The house is very tidy. On the table was set a platter of Martabak, Chicken Sate with peanut sauce, and a bowl of hot Chicken Macaroni Soup. Everything was set for the dinner, the chance to introduce "doc" to my mom. My chance too to have "the talk" with him. The night when it will all start to be clearer when it comes to status. My ever supportive-gaga-lovable-root of this meeting-sister, rowan was, of course, ever present. Doc came in a few minutes later than the set time. It was fine as we entertained ourselves with a single round of Magic sing Karaoke session. Dinner was lovely, funny, entertaining, informative and all that. It went well, except for something. Since he was an on-call doctor, time was never definite. He had to go back to the hospital. Even when it was pouring hard outside, he still went, protected by my Nike jacket, which by the way he casually asked for and of course, willingly I gave in. He knew I needed to talk to him but call of duty comes first before everything. His exit left me thinking about a lot of things.

Was he really going back to the hospital? Was it really the hospital that was on the other line in his handphone before he left? Did he intentionally do this so we won't have "the talk"?  Whatever it was, it lead me to think further...

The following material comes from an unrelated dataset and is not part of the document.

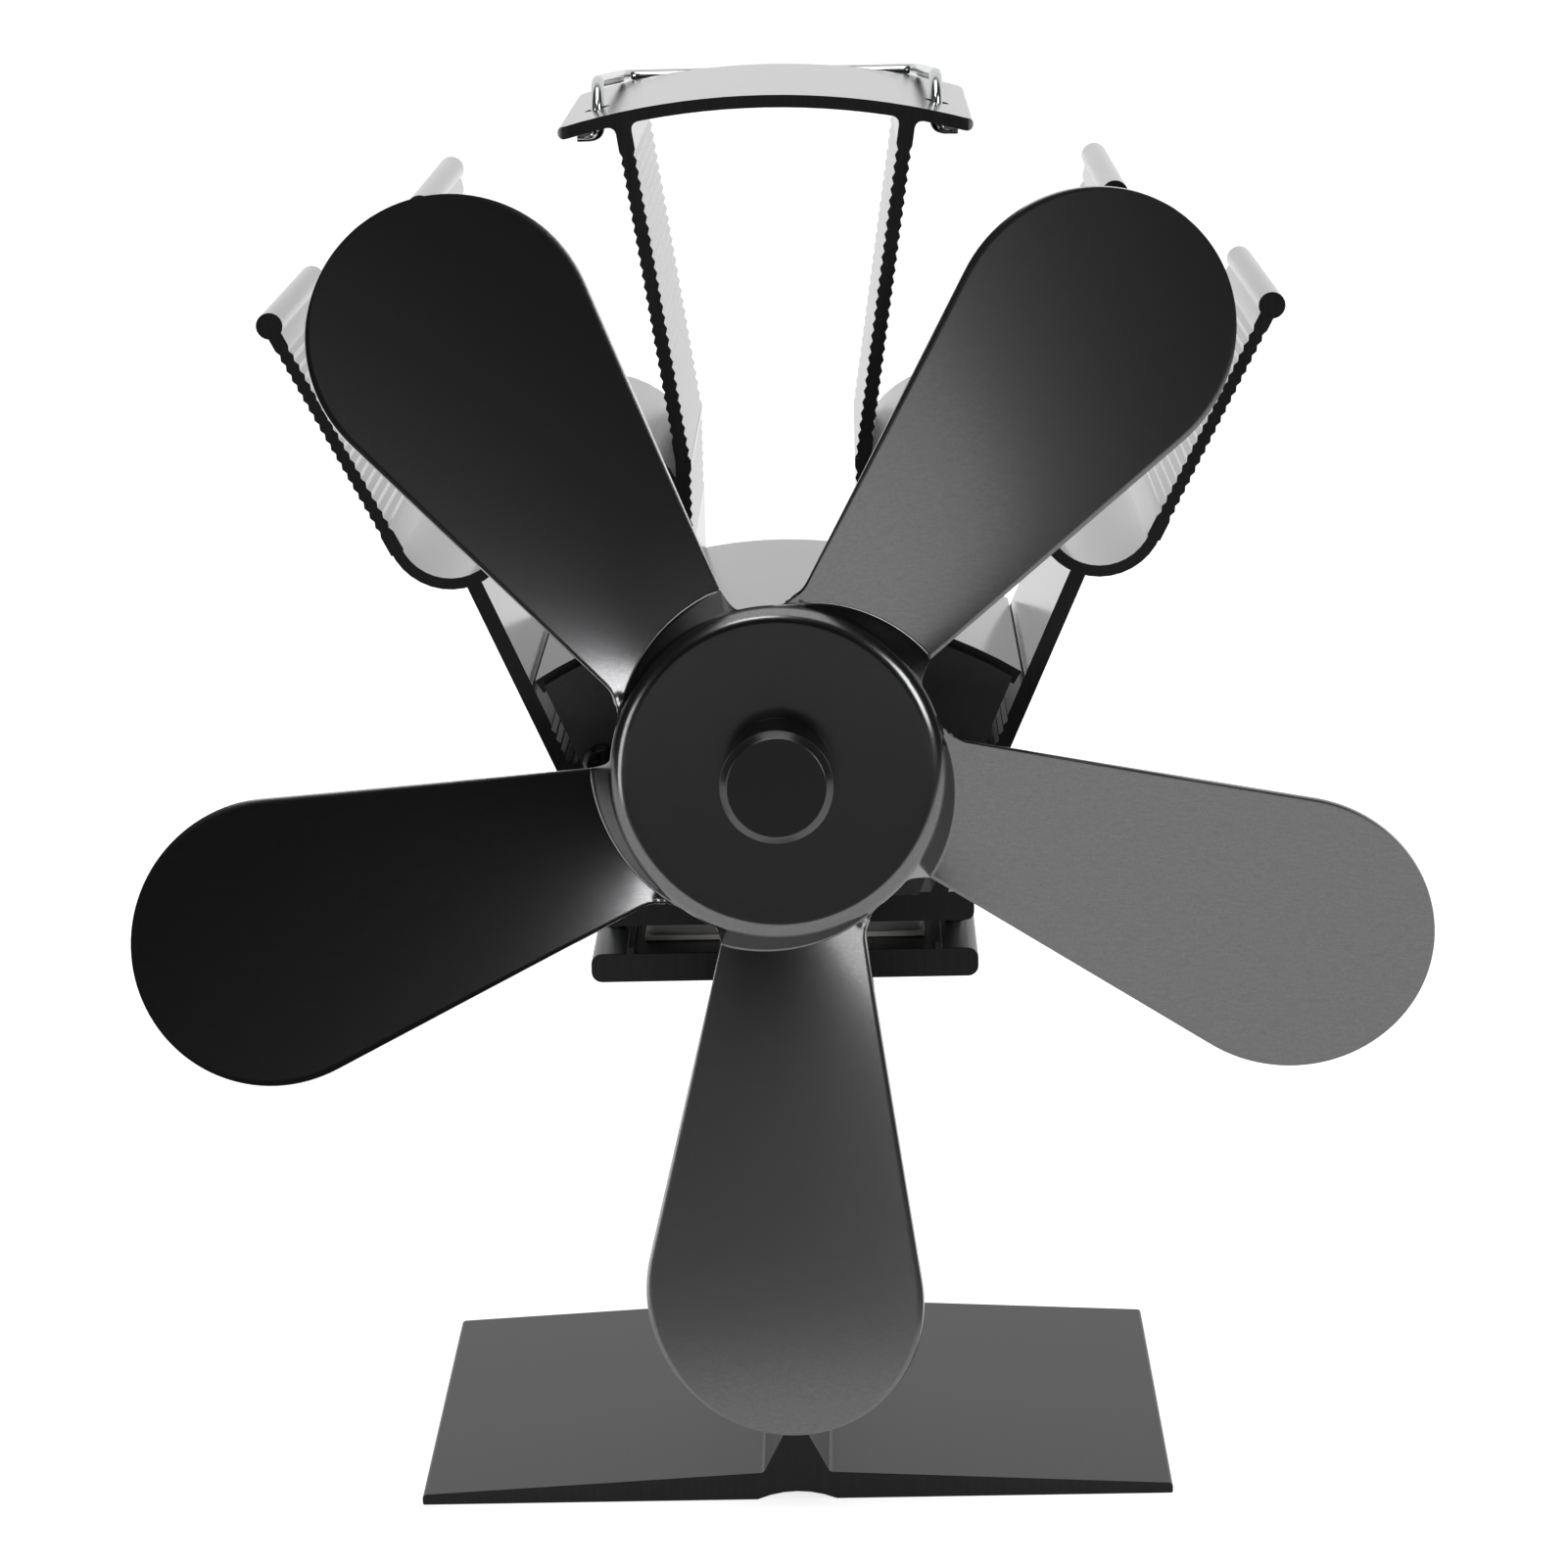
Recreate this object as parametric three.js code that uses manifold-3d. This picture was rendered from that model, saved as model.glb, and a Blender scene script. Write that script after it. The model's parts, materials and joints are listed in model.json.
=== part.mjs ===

After I walked Rowie to Jl. Ring road, I strolled around my block. More thoughts in mind. With his busy schedule, which he can barely juggle, can he really afford to have a relationship? Will I just be existing when he's not in the hospital or whenever it's convenient for him? Isn't being neighbours convenient enough for him, aside from the fact that simple technologies such as SMS or handphones (which seems non-existent or useless for him) are readily available? Until when will I be able to be sabar? Sampai kapan aku harus bertahan dengan sitwasi dia? Haruskah aku yang selalu mengerti tentang jadwal dia? I just wanted to ask him if he really is ready to start something with me beyond friendship, as what he wanted. If he does, I will ask him to let me feel that I really am a part of his everyday, and not just an after-work thing. I need consistency aside from spontaneity. I need action aside from sweet-words.

On the way back home, I smsed him that I was already home after walking Rowie and making a round in our block, going straight to bed and sleep with a heavy heart. He replied that he has just finished his work and will be on his way back home....

it got me to my last thought. Am I prepared for this set-up? Much more, am I prepared to have a relationship now?